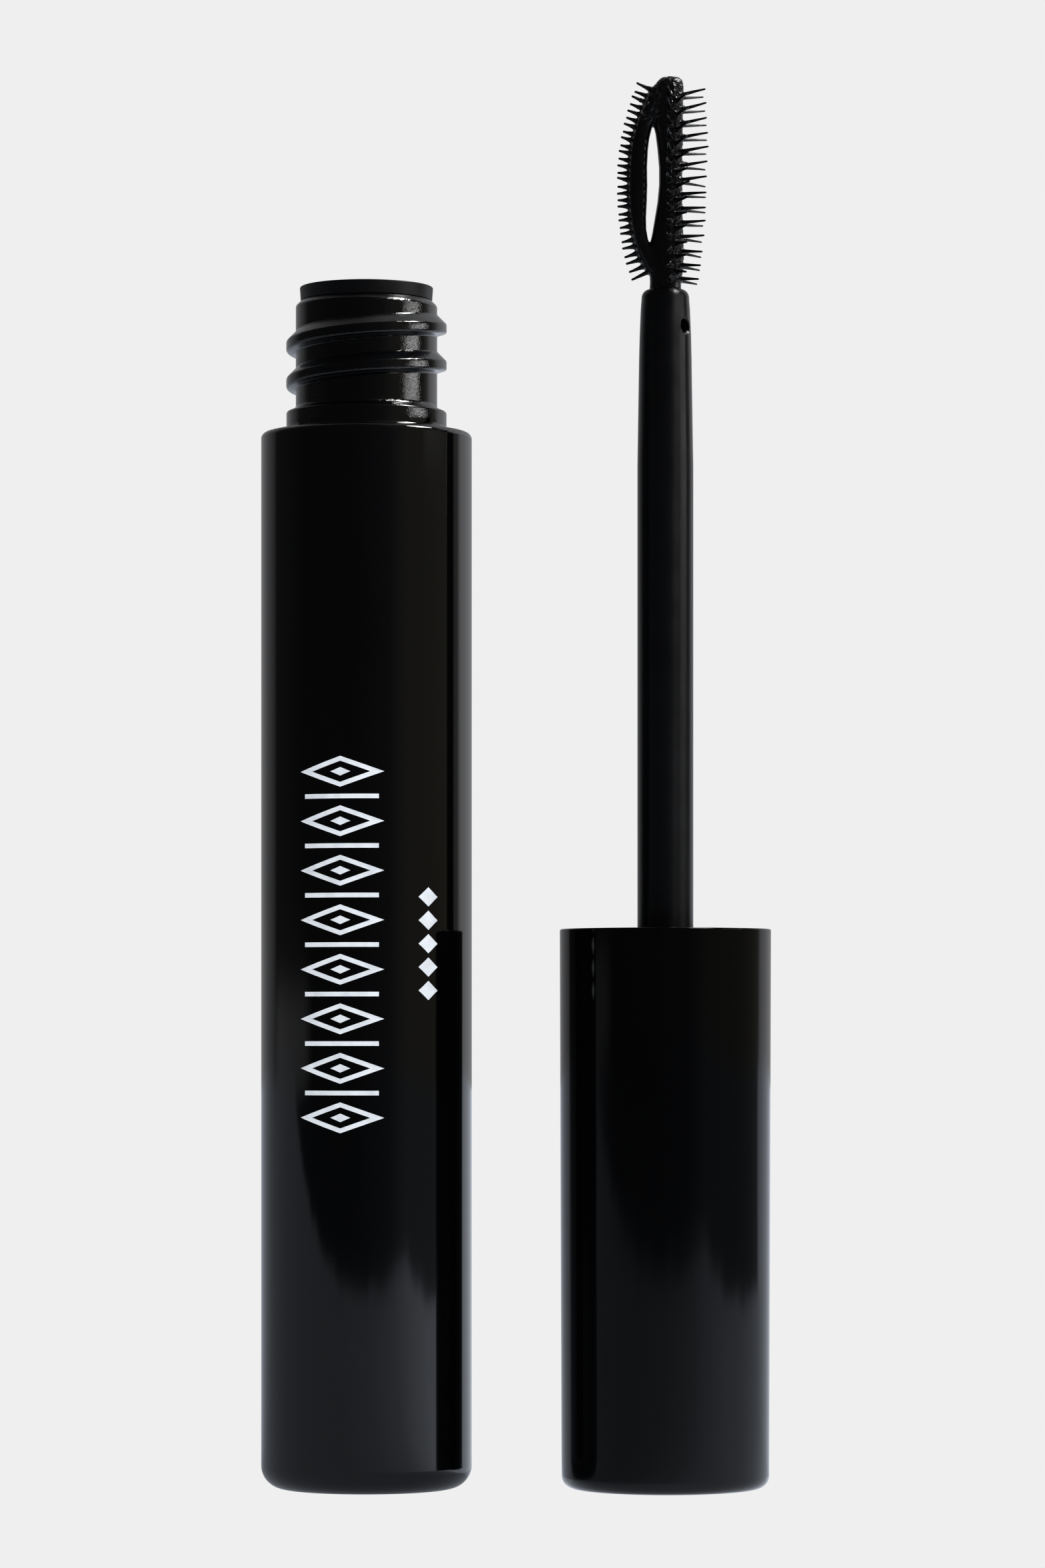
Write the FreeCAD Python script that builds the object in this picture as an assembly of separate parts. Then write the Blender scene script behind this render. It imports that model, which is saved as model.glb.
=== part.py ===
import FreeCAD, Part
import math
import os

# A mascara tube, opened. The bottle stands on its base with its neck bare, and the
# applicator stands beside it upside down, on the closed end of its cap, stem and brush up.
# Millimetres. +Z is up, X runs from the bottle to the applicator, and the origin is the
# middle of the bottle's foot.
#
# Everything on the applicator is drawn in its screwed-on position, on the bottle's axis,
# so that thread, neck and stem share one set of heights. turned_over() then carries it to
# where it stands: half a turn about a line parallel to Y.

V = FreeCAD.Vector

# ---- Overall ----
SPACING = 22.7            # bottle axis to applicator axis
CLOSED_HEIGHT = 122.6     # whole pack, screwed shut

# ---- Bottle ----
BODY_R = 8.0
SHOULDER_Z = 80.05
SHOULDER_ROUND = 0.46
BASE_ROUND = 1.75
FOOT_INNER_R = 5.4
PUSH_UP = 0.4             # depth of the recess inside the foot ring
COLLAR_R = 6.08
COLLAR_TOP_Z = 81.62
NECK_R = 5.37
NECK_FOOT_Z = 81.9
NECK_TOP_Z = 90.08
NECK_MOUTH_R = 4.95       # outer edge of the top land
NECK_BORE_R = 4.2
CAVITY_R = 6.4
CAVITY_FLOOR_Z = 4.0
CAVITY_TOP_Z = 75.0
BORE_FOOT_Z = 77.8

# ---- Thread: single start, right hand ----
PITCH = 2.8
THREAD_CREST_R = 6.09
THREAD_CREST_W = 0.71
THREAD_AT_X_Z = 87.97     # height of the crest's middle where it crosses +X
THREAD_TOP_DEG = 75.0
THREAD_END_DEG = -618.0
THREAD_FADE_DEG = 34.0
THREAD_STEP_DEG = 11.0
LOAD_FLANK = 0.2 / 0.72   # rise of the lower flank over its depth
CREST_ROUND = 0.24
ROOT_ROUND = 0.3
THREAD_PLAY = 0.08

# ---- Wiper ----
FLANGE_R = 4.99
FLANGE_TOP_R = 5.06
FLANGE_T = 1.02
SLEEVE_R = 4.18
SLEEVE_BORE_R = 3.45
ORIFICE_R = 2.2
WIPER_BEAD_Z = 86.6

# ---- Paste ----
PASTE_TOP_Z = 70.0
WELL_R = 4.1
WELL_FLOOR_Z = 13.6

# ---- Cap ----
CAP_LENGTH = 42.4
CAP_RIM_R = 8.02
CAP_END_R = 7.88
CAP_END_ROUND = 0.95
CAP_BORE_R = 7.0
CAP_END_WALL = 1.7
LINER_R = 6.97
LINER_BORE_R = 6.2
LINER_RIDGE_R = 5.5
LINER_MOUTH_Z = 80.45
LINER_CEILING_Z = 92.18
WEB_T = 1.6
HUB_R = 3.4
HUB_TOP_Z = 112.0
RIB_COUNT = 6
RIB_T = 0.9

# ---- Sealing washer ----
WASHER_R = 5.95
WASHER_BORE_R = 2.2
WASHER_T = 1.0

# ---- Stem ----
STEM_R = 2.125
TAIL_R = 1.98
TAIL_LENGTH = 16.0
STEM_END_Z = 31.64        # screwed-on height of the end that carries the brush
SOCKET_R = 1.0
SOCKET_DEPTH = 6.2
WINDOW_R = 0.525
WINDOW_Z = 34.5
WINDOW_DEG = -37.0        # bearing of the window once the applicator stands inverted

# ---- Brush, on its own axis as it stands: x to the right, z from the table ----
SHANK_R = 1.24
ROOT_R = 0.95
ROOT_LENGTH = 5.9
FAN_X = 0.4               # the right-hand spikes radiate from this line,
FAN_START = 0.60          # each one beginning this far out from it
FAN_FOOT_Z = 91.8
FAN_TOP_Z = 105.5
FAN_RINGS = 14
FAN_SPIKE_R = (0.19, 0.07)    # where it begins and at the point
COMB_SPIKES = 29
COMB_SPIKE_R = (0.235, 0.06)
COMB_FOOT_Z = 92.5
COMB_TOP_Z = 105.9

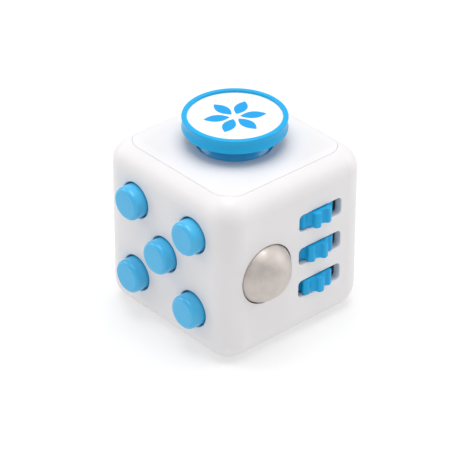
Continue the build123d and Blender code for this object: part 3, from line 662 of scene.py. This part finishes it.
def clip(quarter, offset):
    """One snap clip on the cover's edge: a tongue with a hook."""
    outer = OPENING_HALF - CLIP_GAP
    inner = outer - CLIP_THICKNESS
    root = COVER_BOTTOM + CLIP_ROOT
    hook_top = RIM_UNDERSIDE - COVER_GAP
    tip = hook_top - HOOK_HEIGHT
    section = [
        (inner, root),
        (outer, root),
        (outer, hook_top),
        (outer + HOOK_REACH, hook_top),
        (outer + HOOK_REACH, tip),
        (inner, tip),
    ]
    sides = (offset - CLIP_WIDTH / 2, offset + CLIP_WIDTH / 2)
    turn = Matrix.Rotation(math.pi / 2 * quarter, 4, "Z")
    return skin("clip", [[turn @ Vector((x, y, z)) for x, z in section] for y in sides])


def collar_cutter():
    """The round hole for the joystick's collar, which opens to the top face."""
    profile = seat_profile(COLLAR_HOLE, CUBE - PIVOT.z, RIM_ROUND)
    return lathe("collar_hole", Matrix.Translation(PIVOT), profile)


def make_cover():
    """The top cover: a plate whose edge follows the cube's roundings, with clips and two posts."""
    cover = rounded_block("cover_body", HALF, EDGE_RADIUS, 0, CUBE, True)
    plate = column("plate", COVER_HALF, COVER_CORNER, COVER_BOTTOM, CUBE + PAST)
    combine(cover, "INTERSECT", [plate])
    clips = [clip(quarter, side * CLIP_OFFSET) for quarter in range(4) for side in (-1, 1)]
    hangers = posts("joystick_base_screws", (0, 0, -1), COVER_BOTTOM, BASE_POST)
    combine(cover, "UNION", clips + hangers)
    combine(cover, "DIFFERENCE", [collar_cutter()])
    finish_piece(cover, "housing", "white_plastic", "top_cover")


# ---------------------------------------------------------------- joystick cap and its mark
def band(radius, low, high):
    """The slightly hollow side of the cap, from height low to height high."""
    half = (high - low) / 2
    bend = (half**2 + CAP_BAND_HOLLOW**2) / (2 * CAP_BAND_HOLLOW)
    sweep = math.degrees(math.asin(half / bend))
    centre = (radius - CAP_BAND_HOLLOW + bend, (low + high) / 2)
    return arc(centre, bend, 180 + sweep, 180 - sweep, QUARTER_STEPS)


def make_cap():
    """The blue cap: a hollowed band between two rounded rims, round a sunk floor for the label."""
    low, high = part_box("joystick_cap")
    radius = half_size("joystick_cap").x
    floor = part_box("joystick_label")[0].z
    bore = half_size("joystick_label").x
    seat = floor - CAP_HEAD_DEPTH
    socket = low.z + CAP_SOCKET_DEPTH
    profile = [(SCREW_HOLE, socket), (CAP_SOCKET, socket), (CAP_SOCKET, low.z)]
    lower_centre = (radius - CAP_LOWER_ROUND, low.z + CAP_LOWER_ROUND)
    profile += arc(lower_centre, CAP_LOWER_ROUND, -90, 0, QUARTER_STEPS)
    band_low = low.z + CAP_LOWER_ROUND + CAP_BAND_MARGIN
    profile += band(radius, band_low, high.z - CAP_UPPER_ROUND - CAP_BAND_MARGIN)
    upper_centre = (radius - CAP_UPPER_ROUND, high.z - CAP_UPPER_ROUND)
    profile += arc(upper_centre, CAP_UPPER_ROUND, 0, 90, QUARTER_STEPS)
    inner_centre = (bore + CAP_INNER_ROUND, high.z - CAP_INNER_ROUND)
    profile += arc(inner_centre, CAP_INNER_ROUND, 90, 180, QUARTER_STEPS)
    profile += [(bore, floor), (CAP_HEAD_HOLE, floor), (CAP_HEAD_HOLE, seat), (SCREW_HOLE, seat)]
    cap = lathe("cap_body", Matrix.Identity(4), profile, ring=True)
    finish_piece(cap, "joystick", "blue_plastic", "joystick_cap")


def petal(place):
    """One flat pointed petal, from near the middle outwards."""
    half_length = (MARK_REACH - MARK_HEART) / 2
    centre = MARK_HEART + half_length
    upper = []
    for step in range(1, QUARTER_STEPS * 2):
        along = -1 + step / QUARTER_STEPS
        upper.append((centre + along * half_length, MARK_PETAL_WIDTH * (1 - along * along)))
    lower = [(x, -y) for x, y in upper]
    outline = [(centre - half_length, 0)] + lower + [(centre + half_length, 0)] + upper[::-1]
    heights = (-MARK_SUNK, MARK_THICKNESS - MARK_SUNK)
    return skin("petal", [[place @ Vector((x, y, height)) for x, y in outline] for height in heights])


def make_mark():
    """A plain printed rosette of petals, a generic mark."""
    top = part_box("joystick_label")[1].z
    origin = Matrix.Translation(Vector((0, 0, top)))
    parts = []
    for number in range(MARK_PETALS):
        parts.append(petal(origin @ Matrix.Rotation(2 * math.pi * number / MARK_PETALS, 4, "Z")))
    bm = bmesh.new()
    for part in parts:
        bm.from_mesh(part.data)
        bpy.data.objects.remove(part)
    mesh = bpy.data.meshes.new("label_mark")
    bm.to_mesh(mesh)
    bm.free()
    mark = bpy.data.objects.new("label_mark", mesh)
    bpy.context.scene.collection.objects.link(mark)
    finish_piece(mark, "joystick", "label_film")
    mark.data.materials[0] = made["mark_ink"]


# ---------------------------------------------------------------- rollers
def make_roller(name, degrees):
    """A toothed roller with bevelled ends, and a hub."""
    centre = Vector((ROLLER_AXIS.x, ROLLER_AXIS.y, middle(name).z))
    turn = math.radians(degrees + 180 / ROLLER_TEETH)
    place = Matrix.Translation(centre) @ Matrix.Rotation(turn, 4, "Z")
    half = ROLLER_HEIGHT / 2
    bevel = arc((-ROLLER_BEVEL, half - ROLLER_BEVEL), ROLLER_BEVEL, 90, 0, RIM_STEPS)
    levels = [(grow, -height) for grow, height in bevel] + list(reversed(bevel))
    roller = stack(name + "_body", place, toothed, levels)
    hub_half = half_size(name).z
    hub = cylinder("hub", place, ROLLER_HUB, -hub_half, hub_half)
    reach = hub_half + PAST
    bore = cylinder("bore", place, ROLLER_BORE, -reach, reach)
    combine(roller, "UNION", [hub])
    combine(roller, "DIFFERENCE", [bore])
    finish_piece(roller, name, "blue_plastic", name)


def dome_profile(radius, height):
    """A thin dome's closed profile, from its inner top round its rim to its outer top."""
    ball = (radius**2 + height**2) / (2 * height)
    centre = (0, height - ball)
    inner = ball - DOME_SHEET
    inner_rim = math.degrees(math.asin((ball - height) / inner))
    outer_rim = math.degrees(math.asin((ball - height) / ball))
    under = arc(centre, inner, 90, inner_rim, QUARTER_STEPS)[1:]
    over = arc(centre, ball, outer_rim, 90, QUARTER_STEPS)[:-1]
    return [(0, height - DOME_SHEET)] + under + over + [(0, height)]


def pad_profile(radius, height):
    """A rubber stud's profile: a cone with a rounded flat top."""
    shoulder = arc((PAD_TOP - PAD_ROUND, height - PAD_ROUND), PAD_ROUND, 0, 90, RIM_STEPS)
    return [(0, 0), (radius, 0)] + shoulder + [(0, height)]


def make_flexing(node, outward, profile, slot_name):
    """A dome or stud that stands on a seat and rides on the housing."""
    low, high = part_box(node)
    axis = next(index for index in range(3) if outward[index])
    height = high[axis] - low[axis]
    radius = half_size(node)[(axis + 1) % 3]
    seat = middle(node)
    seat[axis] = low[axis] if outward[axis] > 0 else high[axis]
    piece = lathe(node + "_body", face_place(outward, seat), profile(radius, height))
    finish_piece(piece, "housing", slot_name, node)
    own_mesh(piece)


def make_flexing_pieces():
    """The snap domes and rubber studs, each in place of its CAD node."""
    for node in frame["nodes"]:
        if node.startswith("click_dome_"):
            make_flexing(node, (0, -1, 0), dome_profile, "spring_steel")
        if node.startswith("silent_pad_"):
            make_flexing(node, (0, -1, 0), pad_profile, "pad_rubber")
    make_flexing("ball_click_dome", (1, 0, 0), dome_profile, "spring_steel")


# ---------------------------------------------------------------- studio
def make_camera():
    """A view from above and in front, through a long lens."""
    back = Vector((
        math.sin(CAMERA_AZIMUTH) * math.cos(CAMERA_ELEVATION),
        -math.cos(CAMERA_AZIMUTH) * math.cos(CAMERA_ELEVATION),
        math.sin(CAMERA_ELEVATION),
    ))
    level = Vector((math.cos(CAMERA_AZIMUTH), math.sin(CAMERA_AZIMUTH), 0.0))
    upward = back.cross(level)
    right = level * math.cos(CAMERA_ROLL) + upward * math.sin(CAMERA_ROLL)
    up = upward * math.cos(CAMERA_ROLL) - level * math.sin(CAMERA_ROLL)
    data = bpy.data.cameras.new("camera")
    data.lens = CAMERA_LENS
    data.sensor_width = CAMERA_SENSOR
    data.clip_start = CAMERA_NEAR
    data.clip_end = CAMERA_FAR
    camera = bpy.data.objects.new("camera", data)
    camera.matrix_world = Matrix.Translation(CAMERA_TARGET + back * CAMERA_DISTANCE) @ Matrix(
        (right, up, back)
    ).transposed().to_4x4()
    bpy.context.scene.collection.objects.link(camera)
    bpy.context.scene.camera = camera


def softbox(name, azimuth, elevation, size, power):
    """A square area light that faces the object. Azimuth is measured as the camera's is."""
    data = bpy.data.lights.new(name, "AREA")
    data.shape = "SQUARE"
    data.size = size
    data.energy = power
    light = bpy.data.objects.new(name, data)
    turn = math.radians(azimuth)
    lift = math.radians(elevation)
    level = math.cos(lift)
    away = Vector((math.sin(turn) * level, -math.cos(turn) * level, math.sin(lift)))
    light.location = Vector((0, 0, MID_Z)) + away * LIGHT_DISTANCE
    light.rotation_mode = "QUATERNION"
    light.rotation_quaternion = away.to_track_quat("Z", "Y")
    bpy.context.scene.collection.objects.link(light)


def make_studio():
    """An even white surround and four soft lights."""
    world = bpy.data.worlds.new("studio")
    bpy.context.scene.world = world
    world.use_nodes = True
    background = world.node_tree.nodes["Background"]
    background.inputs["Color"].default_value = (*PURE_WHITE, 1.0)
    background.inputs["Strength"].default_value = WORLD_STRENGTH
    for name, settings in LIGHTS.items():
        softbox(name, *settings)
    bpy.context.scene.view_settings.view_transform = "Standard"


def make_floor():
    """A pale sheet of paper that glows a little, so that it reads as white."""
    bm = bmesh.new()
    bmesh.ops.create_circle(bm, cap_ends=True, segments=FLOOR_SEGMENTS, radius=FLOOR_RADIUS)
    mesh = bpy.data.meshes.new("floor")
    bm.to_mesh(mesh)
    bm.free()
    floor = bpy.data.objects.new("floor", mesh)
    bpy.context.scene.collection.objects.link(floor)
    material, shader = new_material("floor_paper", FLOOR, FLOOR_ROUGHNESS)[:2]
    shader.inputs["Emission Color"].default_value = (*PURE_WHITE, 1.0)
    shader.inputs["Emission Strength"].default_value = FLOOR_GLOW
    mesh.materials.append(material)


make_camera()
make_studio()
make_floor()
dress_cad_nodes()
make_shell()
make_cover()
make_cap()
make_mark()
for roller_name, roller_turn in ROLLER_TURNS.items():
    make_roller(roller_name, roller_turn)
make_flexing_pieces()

● ● ● ●

All lines from the beginning of the material above through the one with "BORE_FOOT_Z = 77.8" need to be returned exactly; please return those and only those.

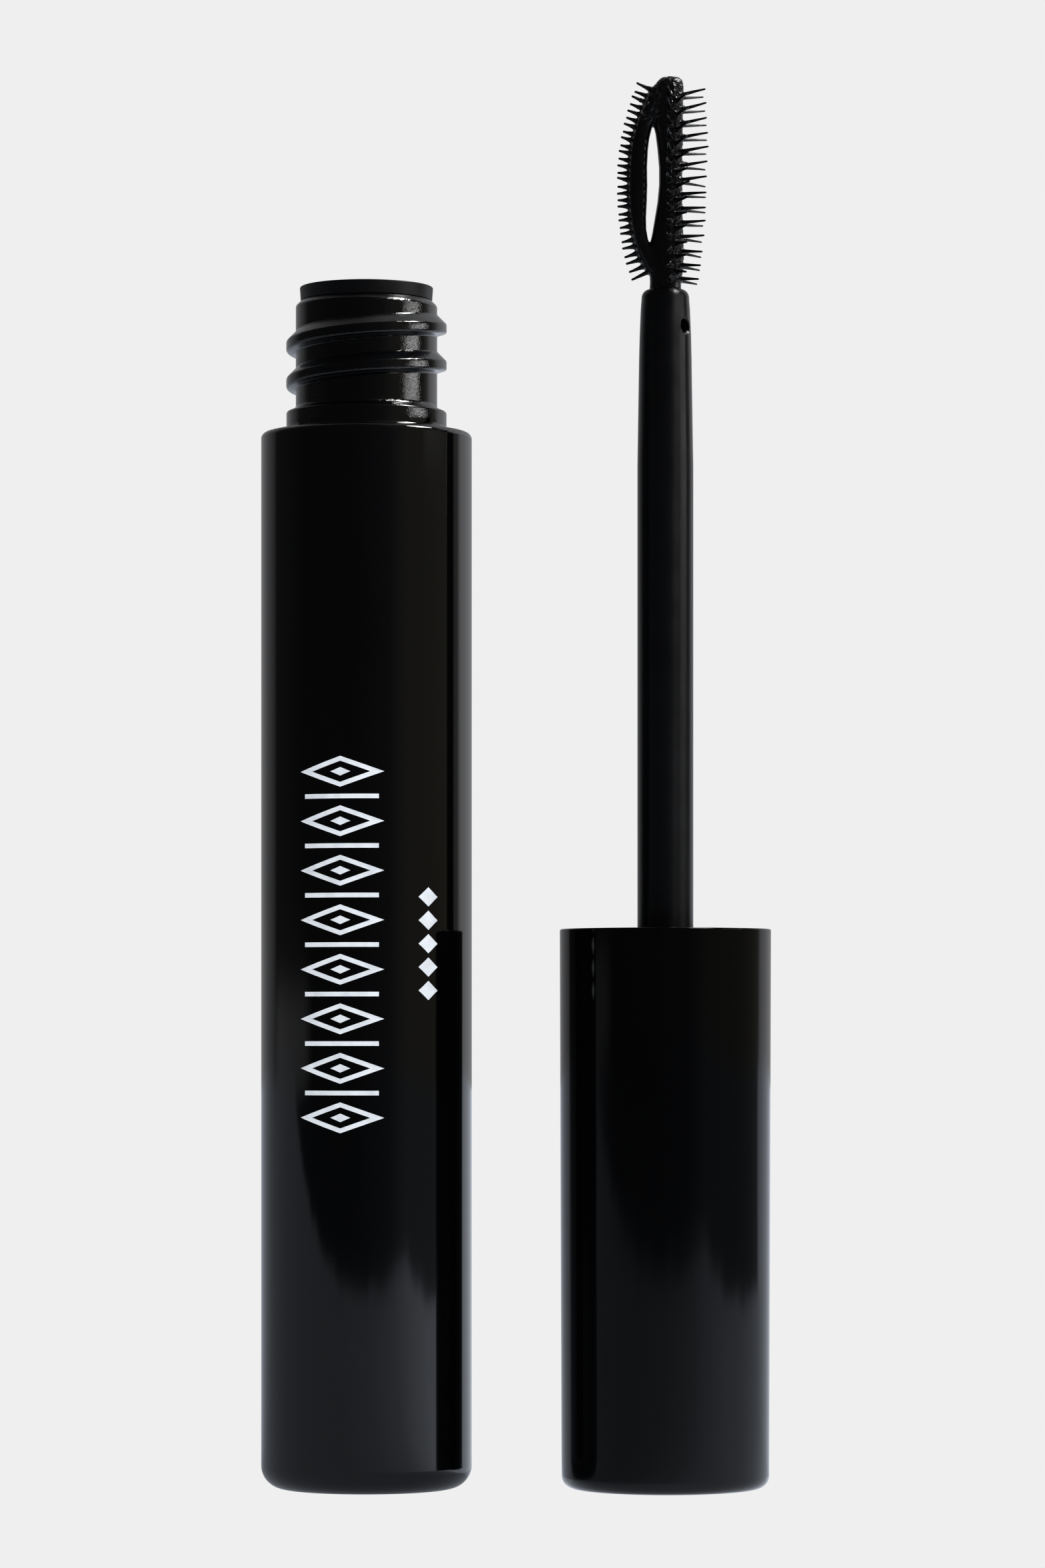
Write the FreeCAD Python script that builds the object in this picture as an assembly of separate parts. Then write the Blender scene script behind this render. It imports that model, which is saved as model.glb.
=== part.py ===
import FreeCAD, Part
import math
import os

# A mascara tube, opened. The bottle stands on its base with its neck bare, and the
# applicator stands beside it upside down, on the closed end of its cap, stem and brush up.
# Millimetres. +Z is up, X runs from the bottle to the applicator, and the origin is the
# middle of the bottle's foot.
#
# Everything on the applicator is drawn in its screwed-on position, on the bottle's axis,
# so that thread, neck and stem share one set of heights. turned_over() then carries it to
# where it stands: half a turn about a line parallel to Y.

V = FreeCAD.Vector

# ---- Overall ----
SPACING = 22.7            # bottle axis to applicator axis
CLOSED_HEIGHT = 122.6     # whole pack, screwed shut

# ---- Bottle ----
BODY_R = 8.0
SHOULDER_Z = 80.05
SHOULDER_ROUND = 0.46
BASE_ROUND = 1.75
FOOT_INNER_R = 5.4
PUSH_UP = 0.4             # depth of the recess inside the foot ring
COLLAR_R = 6.08
COLLAR_TOP_Z = 81.62
NECK_R = 5.37
NECK_FOOT_Z = 81.9
NECK_TOP_Z = 90.08
NECK_MOUTH_R = 4.95       # outer edge of the top land
NECK_BORE_R = 4.2
CAVITY_R = 6.4
CAVITY_FLOOR_Z = 4.0
CAVITY_TOP_Z = 75.0
BORE_FOOT_Z = 77.8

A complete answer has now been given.